More very hate-able commercials

Complaints about the string of side effects for medications seem a little unfair since, if the drug companies had their way, they sure as hell wouldn’t include them.

I’m not saying that listing the side effects is a bad thing (I’d rather they didn’t direct advertise prescription medications at all) but they’re not there because of a creative misfire.

Eh, I kinda enjoy the one where he steals a flask of coffee off the counter, then goes out to the rental lot and says “…and I don’t have interact with anyone if I don’t want to…(breezes by a couple of smiling attendants)…and I don’t want to.”

But I suspect my smarmy and sarcastic nature has something to do with it.

This plague has spread to California a long time ago, so don’t feel special. Notice that they never say what the money for your car is going to do for kids? Except pay to run more horrible commercials? It really would work well as an ad for duck tape - as in using some over their mouths.

I read that these ads have done really well for them in that downloads of the game have skyrocketed. So expect more. As for me, since I’d never download or play the game or any like it, I figure an ad for such a thing with Kate Upton is far superior to one without her of someone like her.

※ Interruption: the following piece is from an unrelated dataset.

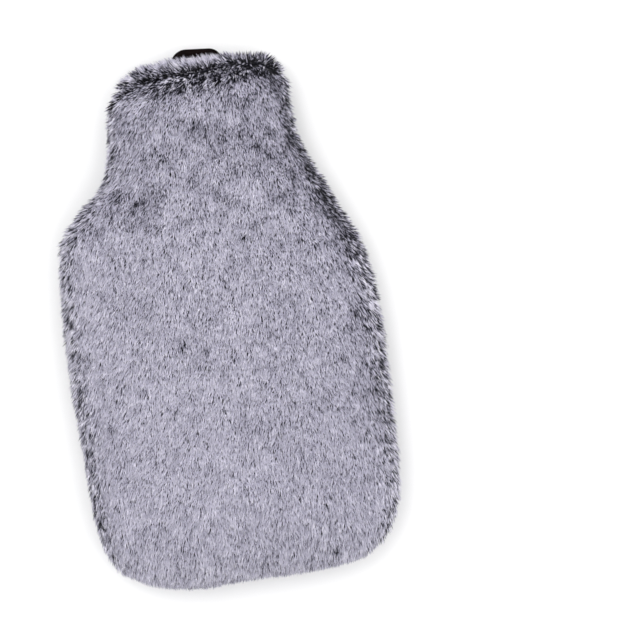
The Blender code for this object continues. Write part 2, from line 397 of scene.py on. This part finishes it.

Since when is the irritating, endlessly self-promoting and annoying Mindy “pretty”?

In the Bay Area we have been getting radio ads from a financial service company (whose name I have expunged from my memory) saying don’t be a sucker with a money market account, use our system which will get you 10 - 14% return with “no market risk” - just like Warren Buffett. I actually went to the website of the company and found no clue what they are pushing. But high interest rates with supposedly no risk is one of the ways we got into the recession.

The home equity people - “take free money out of your home!” are equally evil.

I’m fairly certain everyone must hate the Buick ads, whether it is the little old lady squealing an orgasmic “Oh My!” upon seeing the inside of the vehicle, or the people who comment that their neighbor must have gotten a raise because they bought a Buick, or the one where the woman cannot find their friend’s Buick in the lot because they have fixed notions about how dull and uninteresting Buicks are.

I get it. But what an odd advertising pitch this is. The reason to buy a Buick is to impress others and the new models really aren’t ugly like the old ones were.

The other thing that the Buick ads suggest is that Buicks are now indistinguishable from every other car in the market. Is that something to be proud of?

And Buick is aggressively chasing the youth market also- like every other car manufacturer. Ignoring the fact that the over 50 demographic is large and wealthy.

There’s an ad for some medication – not sure what it is, but by taking it the lady is able to travel all over the place. The ad illustrates this by showing the lady smiling vapidly in front of various landmarks…and it’s painfully obvious from the camera angles that she’s just standing in front of a green screen. I don’t really expect the whole crew to travel to each location just for a few seconds of film…but when a local car dealership can afford better green screen work than a pharmaceutical company, something is wrong.

The drug company must use the same travel agent as the Daily Show.

I’m sick and tired of his NAPA Can of Know How ads.

Also Sick of the Midas Talking Yellow Hand.

Ugly, attractive, annoying, whatever. If the genders were swapped I have serious doubts that ad would ever have gotten the green light.

Chronic migraineur here. You. Cannot. Imagine. I had between 20 and 25 headache days a month and was in the walk-in-clinic for treatment to break particularly awful ones about twice a month.

Botox is a life-saver for me. And the only side effect I’ve had is a wrinkle-free forehead, and a bit of a brow lift. However, I’m unable to move my eyebrows and indicates, um, thought. :dubious:

/hijack

Good to hear it is working for you!

The ones with the guy who makes the very tall hats; the red-headed woman who clones herself; the librarian who’s still alive and active at age 180+.

Funny, I remember all these bizarre gimmicks, but have no idea what the commercials are for. So what’s the point?

This will be local to Northern California, but I hate the Toyota commercial where every car is the “Buster Posey” of it’s class. They just keep repeating it. I love the Giants and Posey is a great player, but that commercial is really, really annoying.

Yeah, the one with the sunshiny hand talking to the guy in the car is creepy, but I can’t remember what’s it’s for either.

I always think of Chico’s as the store that caters to overdressed ladies of a certain age.

People eating burgers as big as their heads … in slow motion…

Yeah, shove that oversized hunk of meat in your flapping yap and let’s watch you chew like a squirrel.